Problem to solve:
Look through the material below, count the lines containing the word "Blender", and state only the count.

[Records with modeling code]
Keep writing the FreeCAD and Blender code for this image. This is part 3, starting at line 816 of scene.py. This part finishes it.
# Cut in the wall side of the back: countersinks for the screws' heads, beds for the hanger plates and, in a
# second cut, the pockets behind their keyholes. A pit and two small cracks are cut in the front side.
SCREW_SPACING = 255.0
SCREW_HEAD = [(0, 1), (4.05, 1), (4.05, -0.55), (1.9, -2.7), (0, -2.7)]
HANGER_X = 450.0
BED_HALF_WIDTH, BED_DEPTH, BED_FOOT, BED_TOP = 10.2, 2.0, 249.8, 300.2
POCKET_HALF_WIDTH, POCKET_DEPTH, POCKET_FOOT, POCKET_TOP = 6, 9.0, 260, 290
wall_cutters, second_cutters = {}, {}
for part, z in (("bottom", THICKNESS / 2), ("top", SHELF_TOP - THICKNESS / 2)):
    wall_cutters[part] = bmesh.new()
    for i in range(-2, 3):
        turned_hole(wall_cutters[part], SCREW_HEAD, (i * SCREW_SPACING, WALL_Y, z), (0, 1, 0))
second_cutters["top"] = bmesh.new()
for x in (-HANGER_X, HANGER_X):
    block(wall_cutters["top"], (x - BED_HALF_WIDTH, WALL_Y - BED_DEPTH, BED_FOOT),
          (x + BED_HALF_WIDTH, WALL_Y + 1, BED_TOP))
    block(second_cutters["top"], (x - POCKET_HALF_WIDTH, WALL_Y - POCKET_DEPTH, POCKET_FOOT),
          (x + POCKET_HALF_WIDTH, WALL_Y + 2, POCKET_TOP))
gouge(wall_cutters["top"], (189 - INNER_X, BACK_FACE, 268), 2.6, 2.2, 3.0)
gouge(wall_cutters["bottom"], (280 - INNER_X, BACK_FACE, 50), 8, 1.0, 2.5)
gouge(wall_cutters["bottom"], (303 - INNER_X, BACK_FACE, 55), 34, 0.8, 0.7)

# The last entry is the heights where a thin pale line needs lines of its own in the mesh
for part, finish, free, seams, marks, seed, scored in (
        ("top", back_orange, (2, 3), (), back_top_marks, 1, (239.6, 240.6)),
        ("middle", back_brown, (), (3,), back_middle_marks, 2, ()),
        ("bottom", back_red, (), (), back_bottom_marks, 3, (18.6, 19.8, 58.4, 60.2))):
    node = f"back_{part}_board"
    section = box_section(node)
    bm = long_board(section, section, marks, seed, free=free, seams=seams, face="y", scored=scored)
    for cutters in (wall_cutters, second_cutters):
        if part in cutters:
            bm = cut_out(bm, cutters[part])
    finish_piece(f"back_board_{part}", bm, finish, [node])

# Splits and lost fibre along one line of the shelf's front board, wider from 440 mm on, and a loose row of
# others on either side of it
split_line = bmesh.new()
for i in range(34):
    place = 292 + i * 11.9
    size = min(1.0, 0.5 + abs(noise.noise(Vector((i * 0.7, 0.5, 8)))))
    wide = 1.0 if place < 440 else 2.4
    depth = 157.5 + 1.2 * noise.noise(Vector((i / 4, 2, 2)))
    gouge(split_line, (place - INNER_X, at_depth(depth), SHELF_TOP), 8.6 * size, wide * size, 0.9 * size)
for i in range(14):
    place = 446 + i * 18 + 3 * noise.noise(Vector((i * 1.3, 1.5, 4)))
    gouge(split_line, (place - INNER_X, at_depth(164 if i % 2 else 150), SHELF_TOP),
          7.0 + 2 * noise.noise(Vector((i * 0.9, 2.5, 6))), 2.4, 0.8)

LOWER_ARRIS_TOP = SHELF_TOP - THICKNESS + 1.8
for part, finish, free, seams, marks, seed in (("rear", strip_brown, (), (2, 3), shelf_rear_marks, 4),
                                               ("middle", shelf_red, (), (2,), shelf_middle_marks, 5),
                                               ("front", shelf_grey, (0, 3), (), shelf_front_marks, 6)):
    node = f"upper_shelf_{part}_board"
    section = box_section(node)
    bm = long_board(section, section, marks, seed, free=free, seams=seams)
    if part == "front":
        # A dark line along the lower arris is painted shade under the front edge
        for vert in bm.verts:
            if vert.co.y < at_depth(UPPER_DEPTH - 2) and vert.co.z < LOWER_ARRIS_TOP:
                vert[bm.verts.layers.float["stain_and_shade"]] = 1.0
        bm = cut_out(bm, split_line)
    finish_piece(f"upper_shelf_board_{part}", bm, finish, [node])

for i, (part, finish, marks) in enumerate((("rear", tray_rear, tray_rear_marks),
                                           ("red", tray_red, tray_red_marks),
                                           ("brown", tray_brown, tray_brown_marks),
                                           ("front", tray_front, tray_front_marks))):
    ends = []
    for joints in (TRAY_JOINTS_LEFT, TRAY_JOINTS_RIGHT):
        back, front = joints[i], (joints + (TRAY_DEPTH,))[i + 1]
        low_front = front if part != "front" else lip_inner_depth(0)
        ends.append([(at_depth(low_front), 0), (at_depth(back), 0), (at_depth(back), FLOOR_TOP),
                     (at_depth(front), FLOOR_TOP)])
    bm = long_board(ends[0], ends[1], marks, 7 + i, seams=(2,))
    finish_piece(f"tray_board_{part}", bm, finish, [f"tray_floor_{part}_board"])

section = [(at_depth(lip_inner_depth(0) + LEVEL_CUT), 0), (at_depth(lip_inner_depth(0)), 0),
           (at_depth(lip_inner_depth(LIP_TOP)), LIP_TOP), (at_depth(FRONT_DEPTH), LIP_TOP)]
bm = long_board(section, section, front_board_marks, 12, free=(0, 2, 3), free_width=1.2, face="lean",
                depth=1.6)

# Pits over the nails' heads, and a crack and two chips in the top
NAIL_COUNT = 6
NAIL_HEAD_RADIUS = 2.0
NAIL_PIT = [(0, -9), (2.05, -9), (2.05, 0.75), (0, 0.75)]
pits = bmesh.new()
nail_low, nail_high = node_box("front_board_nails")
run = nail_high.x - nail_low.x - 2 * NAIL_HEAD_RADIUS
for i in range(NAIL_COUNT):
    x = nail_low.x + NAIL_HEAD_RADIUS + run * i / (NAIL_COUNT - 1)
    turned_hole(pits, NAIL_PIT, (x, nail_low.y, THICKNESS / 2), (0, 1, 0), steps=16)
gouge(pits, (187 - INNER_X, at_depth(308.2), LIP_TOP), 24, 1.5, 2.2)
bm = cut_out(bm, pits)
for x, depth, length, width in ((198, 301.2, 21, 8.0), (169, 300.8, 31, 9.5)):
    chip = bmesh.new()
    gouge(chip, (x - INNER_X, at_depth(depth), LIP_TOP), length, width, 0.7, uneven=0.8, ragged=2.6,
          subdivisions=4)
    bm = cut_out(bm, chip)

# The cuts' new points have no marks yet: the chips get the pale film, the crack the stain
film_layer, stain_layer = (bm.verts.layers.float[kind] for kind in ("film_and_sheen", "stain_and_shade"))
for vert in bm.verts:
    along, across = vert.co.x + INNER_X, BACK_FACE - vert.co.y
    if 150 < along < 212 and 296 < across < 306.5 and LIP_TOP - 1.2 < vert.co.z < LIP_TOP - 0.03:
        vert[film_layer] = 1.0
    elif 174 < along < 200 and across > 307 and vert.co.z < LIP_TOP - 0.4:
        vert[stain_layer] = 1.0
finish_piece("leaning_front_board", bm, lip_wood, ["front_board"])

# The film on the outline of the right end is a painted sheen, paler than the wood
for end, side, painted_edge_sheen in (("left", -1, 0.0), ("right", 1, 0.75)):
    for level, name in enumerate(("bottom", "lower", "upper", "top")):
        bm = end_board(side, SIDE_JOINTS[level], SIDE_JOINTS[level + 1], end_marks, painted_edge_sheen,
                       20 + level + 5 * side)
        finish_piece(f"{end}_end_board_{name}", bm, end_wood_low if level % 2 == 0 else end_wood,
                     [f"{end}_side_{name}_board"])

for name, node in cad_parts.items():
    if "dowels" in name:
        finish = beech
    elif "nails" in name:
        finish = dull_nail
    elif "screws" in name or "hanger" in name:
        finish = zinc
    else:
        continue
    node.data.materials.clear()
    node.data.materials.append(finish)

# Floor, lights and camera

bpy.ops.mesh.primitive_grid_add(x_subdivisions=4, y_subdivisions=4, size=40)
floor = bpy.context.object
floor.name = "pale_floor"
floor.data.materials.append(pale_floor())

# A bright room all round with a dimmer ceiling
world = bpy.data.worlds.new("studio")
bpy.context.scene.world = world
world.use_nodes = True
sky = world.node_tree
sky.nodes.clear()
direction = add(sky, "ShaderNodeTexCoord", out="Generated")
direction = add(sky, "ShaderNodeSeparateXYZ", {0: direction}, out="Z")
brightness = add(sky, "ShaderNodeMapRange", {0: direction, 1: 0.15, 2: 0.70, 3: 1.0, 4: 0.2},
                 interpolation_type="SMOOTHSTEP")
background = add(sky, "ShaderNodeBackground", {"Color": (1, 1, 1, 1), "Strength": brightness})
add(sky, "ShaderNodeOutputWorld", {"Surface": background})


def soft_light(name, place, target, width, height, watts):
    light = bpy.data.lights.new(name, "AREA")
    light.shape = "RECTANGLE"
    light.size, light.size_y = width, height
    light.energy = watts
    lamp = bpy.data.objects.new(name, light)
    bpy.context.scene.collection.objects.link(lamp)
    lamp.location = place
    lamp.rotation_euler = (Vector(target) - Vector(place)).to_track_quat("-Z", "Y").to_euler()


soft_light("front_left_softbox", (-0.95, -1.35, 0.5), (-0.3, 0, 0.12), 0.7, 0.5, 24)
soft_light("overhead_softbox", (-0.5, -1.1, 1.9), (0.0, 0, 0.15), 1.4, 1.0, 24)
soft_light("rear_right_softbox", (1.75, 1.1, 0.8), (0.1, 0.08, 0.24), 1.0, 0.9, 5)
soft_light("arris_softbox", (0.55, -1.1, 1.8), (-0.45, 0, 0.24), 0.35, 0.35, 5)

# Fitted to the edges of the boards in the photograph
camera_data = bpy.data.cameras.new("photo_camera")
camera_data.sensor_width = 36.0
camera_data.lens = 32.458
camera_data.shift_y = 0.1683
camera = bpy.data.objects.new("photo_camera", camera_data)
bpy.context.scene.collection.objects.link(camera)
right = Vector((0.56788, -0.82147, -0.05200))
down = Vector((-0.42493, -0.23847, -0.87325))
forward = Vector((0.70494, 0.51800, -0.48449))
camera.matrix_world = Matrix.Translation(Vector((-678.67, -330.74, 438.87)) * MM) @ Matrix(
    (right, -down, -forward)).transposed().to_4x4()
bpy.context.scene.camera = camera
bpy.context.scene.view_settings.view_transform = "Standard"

==

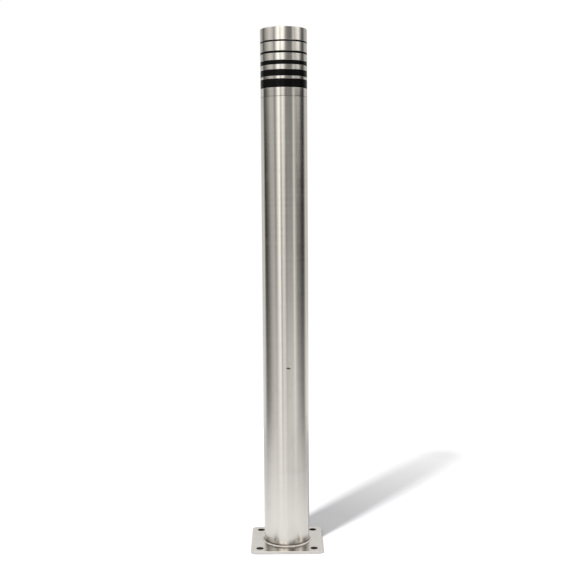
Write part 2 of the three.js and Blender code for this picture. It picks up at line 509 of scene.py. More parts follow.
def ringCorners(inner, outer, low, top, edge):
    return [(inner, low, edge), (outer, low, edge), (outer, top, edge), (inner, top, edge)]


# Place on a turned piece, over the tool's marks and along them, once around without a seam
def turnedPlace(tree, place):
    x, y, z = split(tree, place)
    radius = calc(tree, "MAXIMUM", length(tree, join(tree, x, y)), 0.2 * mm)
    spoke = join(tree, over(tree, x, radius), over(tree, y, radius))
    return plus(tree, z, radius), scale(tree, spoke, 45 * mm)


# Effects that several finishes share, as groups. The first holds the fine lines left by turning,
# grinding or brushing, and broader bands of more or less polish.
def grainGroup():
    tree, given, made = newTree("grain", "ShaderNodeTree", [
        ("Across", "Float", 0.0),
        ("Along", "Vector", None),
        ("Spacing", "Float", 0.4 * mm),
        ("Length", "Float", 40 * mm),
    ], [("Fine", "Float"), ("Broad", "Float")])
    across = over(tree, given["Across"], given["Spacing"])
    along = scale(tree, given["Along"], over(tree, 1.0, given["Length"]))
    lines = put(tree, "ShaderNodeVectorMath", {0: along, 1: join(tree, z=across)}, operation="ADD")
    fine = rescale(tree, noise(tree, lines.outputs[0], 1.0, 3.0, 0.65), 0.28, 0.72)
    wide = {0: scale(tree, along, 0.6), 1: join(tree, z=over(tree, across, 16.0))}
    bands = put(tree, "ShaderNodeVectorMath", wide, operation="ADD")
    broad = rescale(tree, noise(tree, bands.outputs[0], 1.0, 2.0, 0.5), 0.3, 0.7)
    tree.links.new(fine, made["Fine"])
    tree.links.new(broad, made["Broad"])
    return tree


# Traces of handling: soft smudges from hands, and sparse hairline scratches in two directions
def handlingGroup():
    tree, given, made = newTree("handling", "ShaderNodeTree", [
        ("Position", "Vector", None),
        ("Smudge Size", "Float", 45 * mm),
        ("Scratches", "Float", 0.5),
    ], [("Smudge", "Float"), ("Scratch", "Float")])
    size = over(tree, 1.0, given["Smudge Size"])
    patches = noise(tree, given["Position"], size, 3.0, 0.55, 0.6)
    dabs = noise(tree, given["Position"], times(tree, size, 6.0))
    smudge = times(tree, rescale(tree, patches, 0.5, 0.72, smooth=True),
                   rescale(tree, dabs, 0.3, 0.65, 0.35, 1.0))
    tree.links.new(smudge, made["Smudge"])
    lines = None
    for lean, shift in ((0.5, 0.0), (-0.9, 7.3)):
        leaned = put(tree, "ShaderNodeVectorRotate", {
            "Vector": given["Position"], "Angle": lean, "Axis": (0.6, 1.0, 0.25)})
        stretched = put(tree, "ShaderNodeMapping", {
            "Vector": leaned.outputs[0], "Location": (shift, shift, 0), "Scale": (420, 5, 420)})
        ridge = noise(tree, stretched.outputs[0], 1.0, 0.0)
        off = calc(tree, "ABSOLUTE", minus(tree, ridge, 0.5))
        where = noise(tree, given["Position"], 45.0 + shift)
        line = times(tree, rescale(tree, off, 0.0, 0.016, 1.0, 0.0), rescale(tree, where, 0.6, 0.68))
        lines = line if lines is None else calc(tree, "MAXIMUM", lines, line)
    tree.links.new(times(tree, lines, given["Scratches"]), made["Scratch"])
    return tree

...

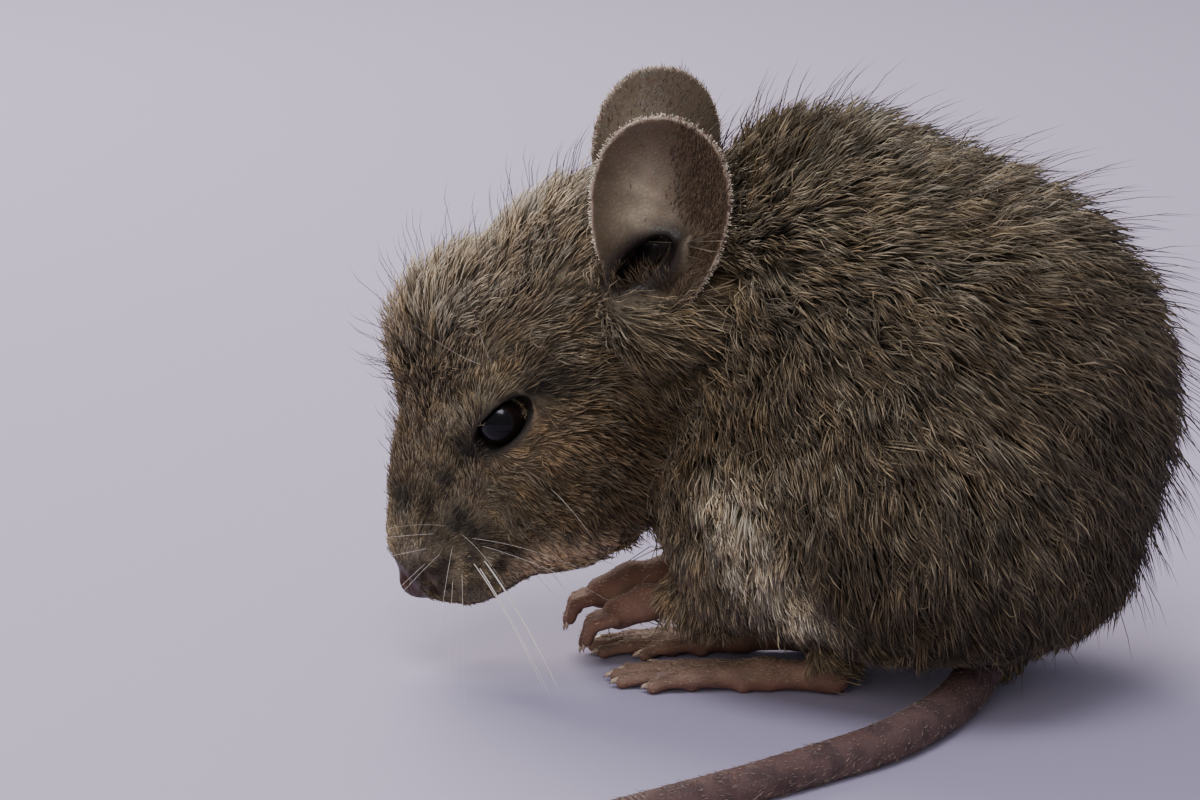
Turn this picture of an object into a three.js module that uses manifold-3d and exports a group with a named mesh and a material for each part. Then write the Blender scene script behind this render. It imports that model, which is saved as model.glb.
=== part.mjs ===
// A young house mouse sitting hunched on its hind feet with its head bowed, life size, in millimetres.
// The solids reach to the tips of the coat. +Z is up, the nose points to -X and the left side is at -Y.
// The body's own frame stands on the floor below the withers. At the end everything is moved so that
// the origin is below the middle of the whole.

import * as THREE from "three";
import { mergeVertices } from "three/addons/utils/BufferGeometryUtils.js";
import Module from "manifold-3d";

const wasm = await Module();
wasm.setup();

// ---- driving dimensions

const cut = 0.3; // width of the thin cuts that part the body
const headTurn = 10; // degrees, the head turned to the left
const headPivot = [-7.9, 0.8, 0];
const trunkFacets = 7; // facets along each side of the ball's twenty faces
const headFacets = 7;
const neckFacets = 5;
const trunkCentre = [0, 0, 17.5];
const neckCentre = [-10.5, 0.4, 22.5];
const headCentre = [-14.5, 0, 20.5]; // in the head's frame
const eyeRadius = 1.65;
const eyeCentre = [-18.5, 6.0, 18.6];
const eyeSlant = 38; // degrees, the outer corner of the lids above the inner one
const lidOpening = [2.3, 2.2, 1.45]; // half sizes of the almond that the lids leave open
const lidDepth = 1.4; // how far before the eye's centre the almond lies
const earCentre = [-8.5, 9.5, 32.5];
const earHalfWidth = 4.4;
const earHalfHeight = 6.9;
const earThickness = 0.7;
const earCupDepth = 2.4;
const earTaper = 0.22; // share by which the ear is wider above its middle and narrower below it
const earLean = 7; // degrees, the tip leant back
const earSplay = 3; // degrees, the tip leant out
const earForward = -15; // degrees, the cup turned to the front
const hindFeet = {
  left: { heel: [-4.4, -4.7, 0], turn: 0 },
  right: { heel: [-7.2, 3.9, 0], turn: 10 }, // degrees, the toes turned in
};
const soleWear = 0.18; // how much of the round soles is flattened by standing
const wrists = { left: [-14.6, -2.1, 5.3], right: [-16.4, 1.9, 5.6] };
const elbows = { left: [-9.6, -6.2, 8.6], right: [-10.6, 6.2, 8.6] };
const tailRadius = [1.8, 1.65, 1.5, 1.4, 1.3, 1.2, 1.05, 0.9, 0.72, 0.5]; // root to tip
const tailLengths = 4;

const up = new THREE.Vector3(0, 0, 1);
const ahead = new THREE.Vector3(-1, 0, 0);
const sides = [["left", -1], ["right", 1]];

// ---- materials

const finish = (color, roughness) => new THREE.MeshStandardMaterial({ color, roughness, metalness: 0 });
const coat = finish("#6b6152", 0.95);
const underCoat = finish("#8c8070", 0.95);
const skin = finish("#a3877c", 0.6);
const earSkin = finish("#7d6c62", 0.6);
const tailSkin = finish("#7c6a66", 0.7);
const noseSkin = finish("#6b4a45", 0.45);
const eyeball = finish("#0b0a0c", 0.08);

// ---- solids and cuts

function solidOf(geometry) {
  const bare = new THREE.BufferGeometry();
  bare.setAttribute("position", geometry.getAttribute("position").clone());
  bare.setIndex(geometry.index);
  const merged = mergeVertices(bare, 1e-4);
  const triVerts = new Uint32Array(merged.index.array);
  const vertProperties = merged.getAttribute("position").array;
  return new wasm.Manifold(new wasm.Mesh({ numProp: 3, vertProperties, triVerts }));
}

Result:
3